◆ **WHAT IS NEEDED**
Copy the first line of the material below and every later line through the line containing "FLUSH_RUN = 9.0", without any other output.

◆ **MATERIAL**

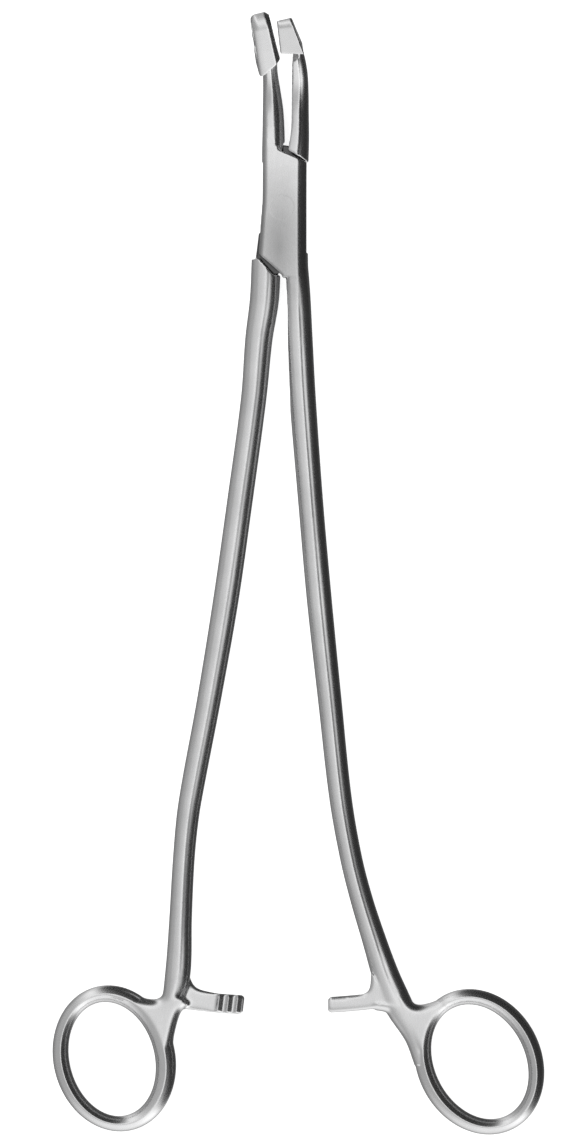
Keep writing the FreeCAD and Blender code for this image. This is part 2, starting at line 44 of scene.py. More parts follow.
REST_OPENING = 7.0          # degrees between the closed jaws and the rest pose
BOX_THICKNESS = 6.0
MIDDLE = BOX_THICKNESS / 2
BOX_LEFT = -4.4
BOX_RIGHT = 5.6
BOX_LEFT_FLANK = 0.9        # widths of the box's rounded flanks
BOX_RIGHT_FLANK = 2.3
TONGUE_THICKNESS = 2.3
SIDE_CLEARANCE = 0.05       # between the faces of the tongue and of its slot
EDGE_CLEARANCE = 0.12       # between edges that meet when the jaws are closed
SLOT_HALF_LENGTH = 9.65     # the slot is open to both sides of the box over this half length
TONGUE_REACH = 9.5          # corners of the tongue turn inside the slot on this radius
TONGUE_LEFT_INSET = 0.5     # edges of the tongue inside the edges of the box
TONGUE_RIGHT_INSET = 1.4
PIN_RECESS_RADIUS = 2.52    # just past the head of the rivet
PIN_PROUD = 0.03            # the box is polished this much lower round the rivet
BASKET_FLANKS = (0.20, 0.44)    # shares of a bar's width that are its rounded flanks, left and right
PUNCH_FLANKS = (0.22, 0.40)
BASKET_ARM_FLANKS = (0.18, 0.43)
PUNCH_ARM_FLANKS = (0.08, 0.60)
NECK_FLANKS = (0.25, 0.60)      # the same for an arm where it runs into its jaw
NECK_START = 26.0
CROWN = 0.13                # the front and back faces of a bar are domed by this much
FLUSH_END = 14.0            # the bars of the basket half are flush with the box this far from the pivot
FLUSH_RUN = 9.0             # and fully domed after this much more

HEAD_BEND = 33.0            # degrees that the jaws rise out of the plane of the shanks
HEAD_LEAN = 14.0            # degrees that they lean to the left
BEND_START = 20.0           # the arms leave the plane of the shanks at this height
BEND_MARGIN = 2.0           # and are straight again this far below the jaws
HEAD_X = -0.2               # where the rim of the basket's heel is
HEAD_Y = 30.8
BASKET_LENGTH = 12.9
BASKET_TIP_RADIUS = 2.76
BASKET_DEPTH = 4.6
BASKET_WALL = 1.0
BASKET_FLOOR = 0.8
BASKET_BAR = 0.9            # width of the two bars that divide its windows
LATTICE_SHARE = 0.45        # the cross bar lies at this share of the lattice's length
BASKET_HEEL = 2.6           # the heel is cut back by this much at the rim
HEEL_RISE = 0.6             # and by this much more for each millimetre above the rim
JAW_TAPER = 7.0
JAW_ROUNDING = 1.3          # rounding of the basket's back
RIM_BEVEL = 0.95            # the rim of the basket is bevelled by this much
BASKET_DEEPER = 0.22        # the basket is deeper at its heel than at its tip by this share
PUNCH_CLEARANCE = 0.15      # between the punch and the wall of the basket
PUNCH_DRAFT = 6.0
PUNCH_ENTRY = 3.6           # how deep the punch goes into the basket
PUNCH_WALL = 0.7
PUNCH_BACK_BASE = 1.4       # its back over the rim of the basket, at its base and at its tip
PUNCH_BACK_TIP = -0.4
PUNCH_TIP_GAP = 0.3

RING_THICKNESS = 5.0
RING_FLANK_SHARE = 0.43
BASKET_RING = {"x": 42.4, "y": -183.6, "lean": 27.0, "outer": (16.2, 13.4), "inner": (12.9, 9.7),
               "shift": (0.15, 0.0)}
PUNCH_RING = {"x": -13.5, "y": -185.9, "lean": 22.0, "outer": (15.9, 13.1), "inner": (12.45, 9.1),
              "shift": (-0.45, -0.2)}

RATCHET_RADIUS = 171.6
RATCHET_BAR = 1.6
TOOTH_HEIGHT = 0.6
TOOTH_PITCH = 2.0
TOOTH_COUNT = 3
TOOTH_BASE_SHARE = 0.75     # foot of a tooth, and its crest, as shares of the pitch
TOOTH_CREST_SHARE = 0.55
TOOTH_WIDTH_SHARE = 0.9     # of the width of the bar
TOOTH_ROOT = 0.3            # how far a tooth goes on inside the bar
FIRST_TOOTH = 0.4           # from the tip of the bar
PLAIN_PITCHES = 3.8         # length of a bar behind its teeth, in pitches
TIP_NARROWING = 0.5         # the tip of a bar is narrower by this much on each side, over as much
TOOTH_GAP = 0.12            # between the teeth of the two bars
BASKET_RATCHET_TIP = 9.9
PUNCH_RATCHET_TIP = 12.7
BASKET_RATCHET_WIDTH = 3.4
PUNCH_RATCHET_WIDTH = 4.1

# Stations along each shank: y, x of the middle, width across, height in Z
BASKET_SHANK = [(-11.5, 2.9, 5.3, 5.98), (-16.0, 3.15, 5.55, 5.9), (-20.0, 3.35, 5.7, 5.5),
                (-28.0, 3.75, 5.7, 5.2), (-41.0, 4.45, 5.7, 5.0), (-63.0, 6.15, 5.4, 4.9),
                (-84.0, 8.0, 5.4, 4.8), (-106.0, 10.3, 5.1, 4.7), (-127.0, 12.6, 4.85, 4.6),
                (-140.0, 14.9, 4.75, 4.6), (-149.0, 17.2, 4.85, 4.6), (-157.5, 19.85, 5.2, 4.7),
                (-165.0, 22.3, 5.9, 4.8), (-171.5, 25.1, 6.2, 4.9), (-178.0, 28.6, 4.8, 4.8),
                (-184.0, 30.15, 3.4, 4.4)]
PUNCH_SHANK = [(-11.5, -2.0, 6.3, 5.6), (-20.0, -1.35, 6.3, 5.4), (-28.5, -1.5, 5.9, 5.2),
               (-41.5, -1.05, 5.5, 5.0), (-63.5, -1.3, 5.5, 4.9), (-85.0, -1.7, 5.5, 4.8),
               (-107.0, -2.7, 5.15, 4.7), (-124.0, -3.8, 5.0, 4.6), (-132.0, -4.15, 4.85, 4.6),
               (-141.5, -3.9, 4.7, 4.6), (-154.5, -3.0, 4.9, 4.7), (-163.0, -2.3, 5.4, 4.8),
               (-167.5, -2.2, 5.4, 4.9), (-171.5, -2.7, 4.3, 4.9), (-178.5, -3.0, 3.4, 4.8),
               (-185.0, -2.85, 3.4, 4.4)]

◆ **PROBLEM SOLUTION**
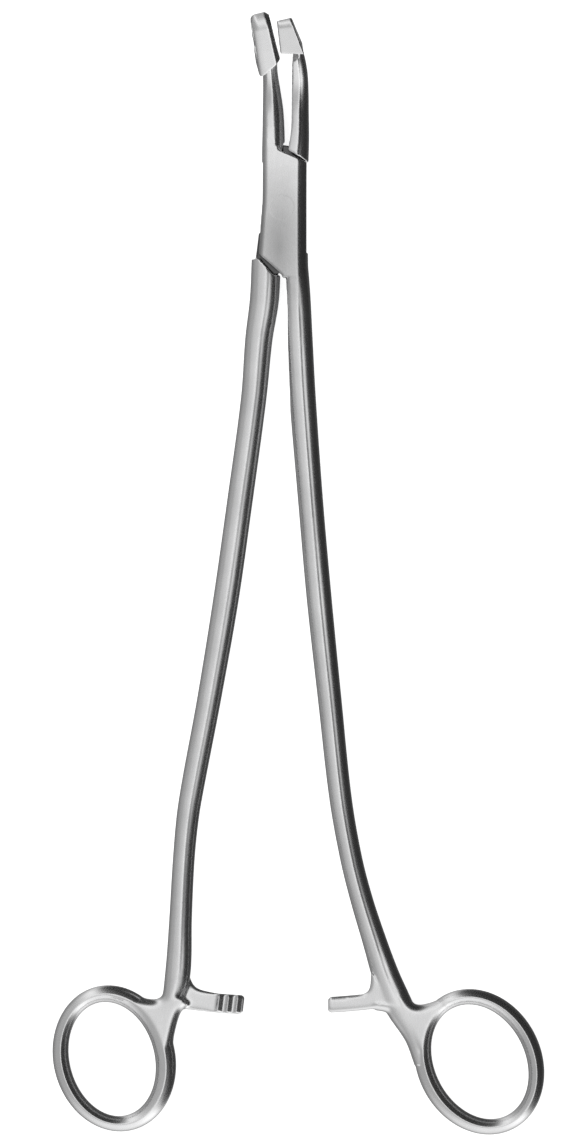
Keep writing the FreeCAD and Blender code for this image. This is part 2, starting at line 44 of scene.py. More parts follow.
REST_OPENING = 7.0          # degrees between the closed jaws and the rest pose
BOX_THICKNESS = 6.0
MIDDLE = BOX_THICKNESS / 2
BOX_LEFT = -4.4
BOX_RIGHT = 5.6
BOX_LEFT_FLANK = 0.9        # widths of the box's rounded flanks
BOX_RIGHT_FLANK = 2.3
TONGUE_THICKNESS = 2.3
SIDE_CLEARANCE = 0.05       # between the faces of the tongue and of its slot
EDGE_CLEARANCE = 0.12       # between edges that meet when the jaws are closed
SLOT_HALF_LENGTH = 9.65     # the slot is open to both sides of the box over this half length
TONGUE_REACH = 9.5          # corners of the tongue turn inside the slot on this radius
TONGUE_LEFT_INSET = 0.5     # edges of the tongue inside the edges of the box
TONGUE_RIGHT_INSET = 1.4
PIN_RECESS_RADIUS = 2.52    # just past the head of the rivet
PIN_PROUD = 0.03            # the box is polished this much lower round the rivet
BASKET_FLANKS = (0.20, 0.44)    # shares of a bar's width that are its rounded flanks, left and right
PUNCH_FLANKS = (0.22, 0.40)
BASKET_ARM_FLANKS = (0.18, 0.43)
PUNCH_ARM_FLANKS = (0.08, 0.60)
NECK_FLANKS = (0.25, 0.60)      # the same for an arm where it runs into its jaw
NECK_START = 26.0
CROWN = 0.13                # the front and back faces of a bar are domed by this much
FLUSH_END = 14.0            # the bars of the basket half are flush with the box this far from the pivot
FLUSH_RUN = 9.0             # and fully domed after this much more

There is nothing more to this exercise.